[START OF Source data]
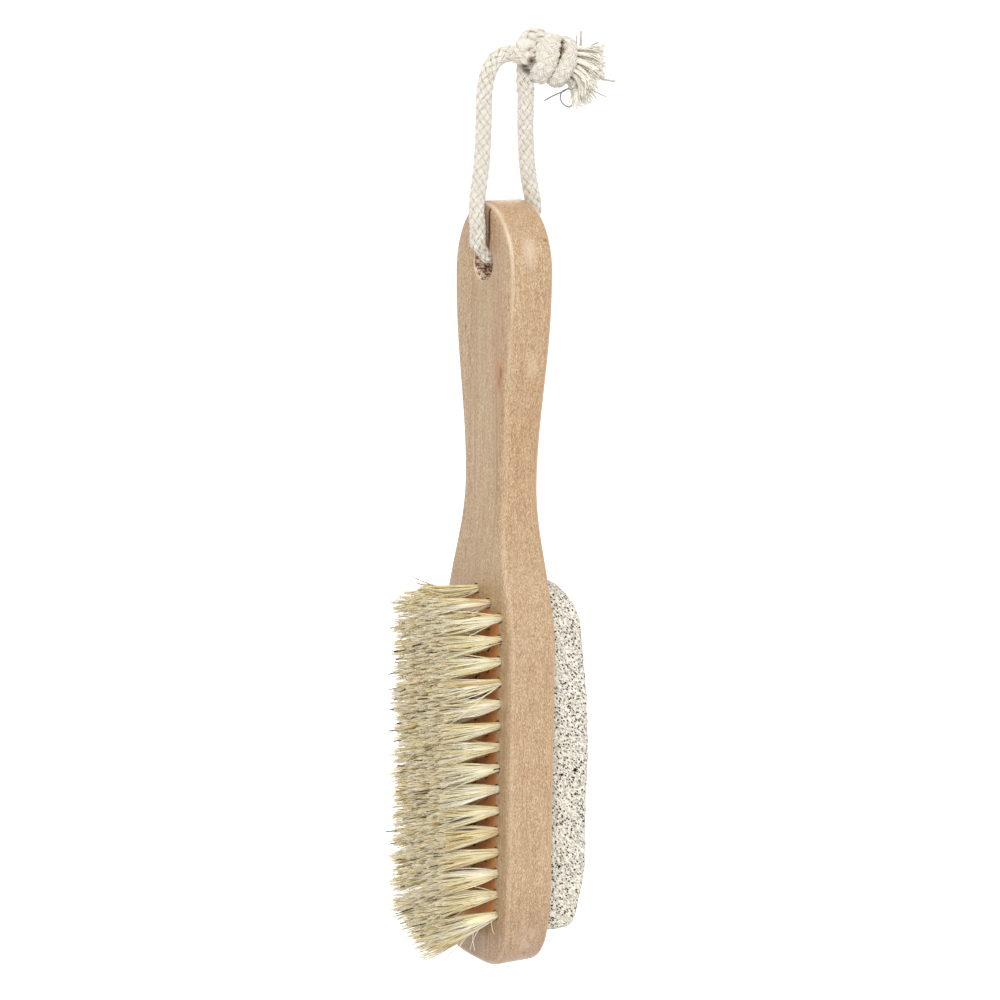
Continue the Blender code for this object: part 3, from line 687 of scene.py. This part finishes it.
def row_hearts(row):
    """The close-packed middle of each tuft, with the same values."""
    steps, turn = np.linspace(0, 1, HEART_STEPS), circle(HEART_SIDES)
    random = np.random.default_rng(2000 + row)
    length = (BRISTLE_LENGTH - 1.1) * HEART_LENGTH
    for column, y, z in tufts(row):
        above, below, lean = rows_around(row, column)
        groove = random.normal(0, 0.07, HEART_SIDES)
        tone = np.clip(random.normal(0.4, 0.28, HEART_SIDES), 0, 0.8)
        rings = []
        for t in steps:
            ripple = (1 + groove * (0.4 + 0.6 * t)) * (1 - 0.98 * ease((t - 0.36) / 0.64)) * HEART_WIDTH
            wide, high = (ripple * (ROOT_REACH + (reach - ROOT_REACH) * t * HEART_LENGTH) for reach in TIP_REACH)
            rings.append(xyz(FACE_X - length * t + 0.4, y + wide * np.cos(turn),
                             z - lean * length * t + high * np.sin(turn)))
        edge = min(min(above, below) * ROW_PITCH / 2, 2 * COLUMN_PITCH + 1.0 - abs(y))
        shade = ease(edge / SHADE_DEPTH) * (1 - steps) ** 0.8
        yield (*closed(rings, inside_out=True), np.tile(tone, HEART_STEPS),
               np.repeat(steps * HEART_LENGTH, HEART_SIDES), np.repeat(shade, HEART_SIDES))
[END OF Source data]
Stated goal. Restate the data above word for word, please.

The completed task.
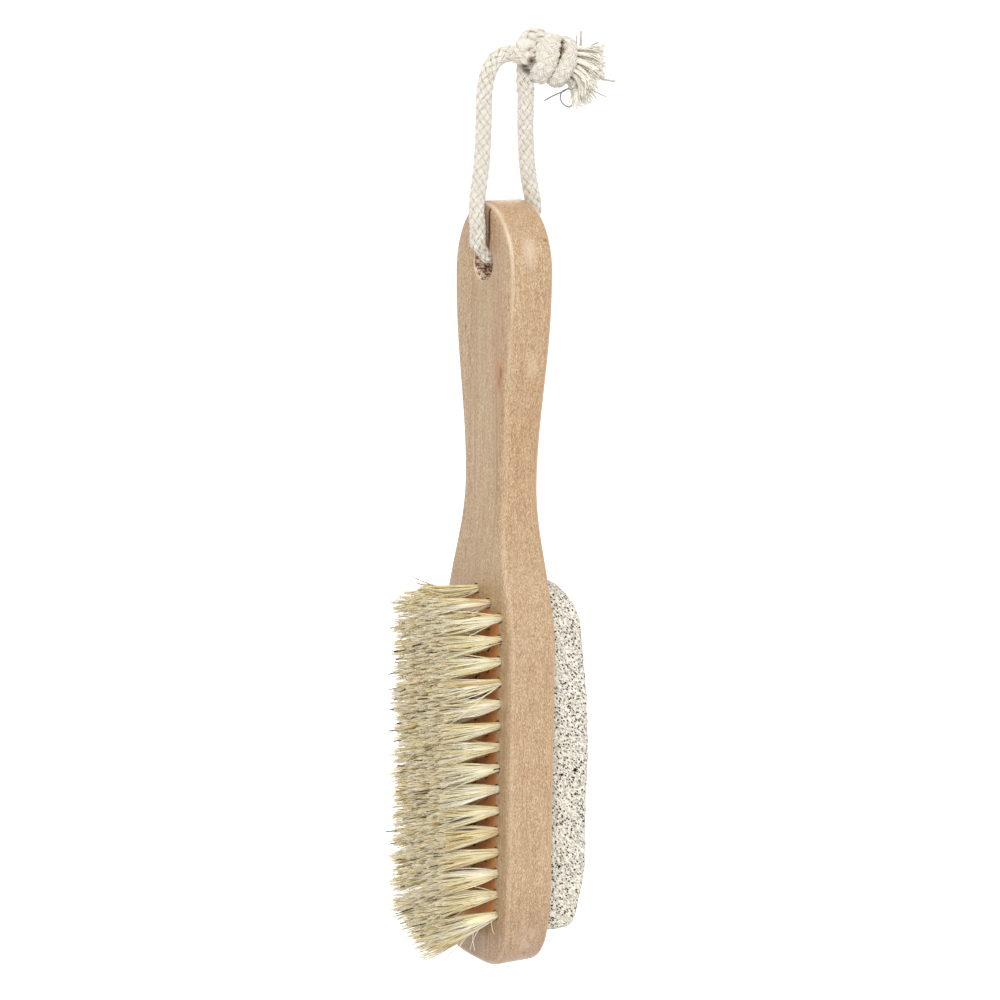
Continue the Blender code for this object: part 3, from line 687 of scene.py. This part finishes it.
def row_hearts(row):
    """The close-packed middle of each tuft, with the same values."""
    steps, turn = np.linspace(0, 1, HEART_STEPS), circle(HEART_SIDES)
    random = np.random.default_rng(2000 + row)
    length = (BRISTLE_LENGTH - 1.1) * HEART_LENGTH
    for column, y, z in tufts(row):
        above, below, lean = rows_around(row, column)
        groove = random.normal(0, 0.07, HEART_SIDES)
        tone = np.clip(random.normal(0.4, 0.28, HEART_SIDES), 0, 0.8)
        rings = []
        for t in steps:
            ripple = (1 + groove * (0.4 + 0.6 * t)) * (1 - 0.98 * ease((t - 0.36) / 0.64)) * HEART_WIDTH
            wide, high = (ripple * (ROOT_REACH + (reach - ROOT_REACH) * t * HEART_LENGTH) for reach in TIP_REACH)
            rings.append(xyz(FACE_X - length * t + 0.4, y + wide * np.cos(turn),
                             z - lean * length * t + high * np.sin(turn)))
        edge = min(min(above, below) * ROW_PITCH / 2, 2 * COLUMN_PITCH + 1.0 - abs(y))
        shade = ease(edge / SHADE_DEPTH) * (1 - steps) ** 0.8
        yield (*closed(rings, inside_out=True), np.tile(tone, HEART_STEPS),
               np.repeat(steps * HEART_LENGTH, HEART_SIDES), np.repeat(shade, HEART_SIDES))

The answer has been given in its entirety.